* What is needed *
Collect every line that includes the string "axes".

* Collected data *
-- -- --

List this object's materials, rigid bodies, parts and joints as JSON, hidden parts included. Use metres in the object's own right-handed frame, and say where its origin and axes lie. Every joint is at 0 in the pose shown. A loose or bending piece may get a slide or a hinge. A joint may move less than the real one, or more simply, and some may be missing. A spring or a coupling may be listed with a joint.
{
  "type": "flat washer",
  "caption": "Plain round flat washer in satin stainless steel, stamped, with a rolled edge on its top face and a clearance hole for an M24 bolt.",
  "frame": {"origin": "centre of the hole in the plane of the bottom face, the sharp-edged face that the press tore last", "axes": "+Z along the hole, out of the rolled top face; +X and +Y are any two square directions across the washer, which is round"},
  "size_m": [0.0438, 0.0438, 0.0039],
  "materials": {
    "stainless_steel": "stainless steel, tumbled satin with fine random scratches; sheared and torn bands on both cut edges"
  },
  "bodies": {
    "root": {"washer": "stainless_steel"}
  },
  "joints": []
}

-- -- --

* Exercise result *
List this object's materials, rigid bodies, parts and joints as JSON, hidden parts included. Use metres in the object's own right-handed frame, and say where its origin and axes lie. Every joint is at 0 in the pose shown. A loose or bending piece may get a slide or a hinge. A joint may move less than the real one, or more simply, and some may be missing. A spring or a coupling may be listed with a joint.
  "frame": {"origin": "centre of the hole in the plane of the bottom face, the sharp-edged face that the press tore last", "axes": "+Z along the hole, out of the rolled top face; +X and +Y are any two square directions across the washer, which is round"},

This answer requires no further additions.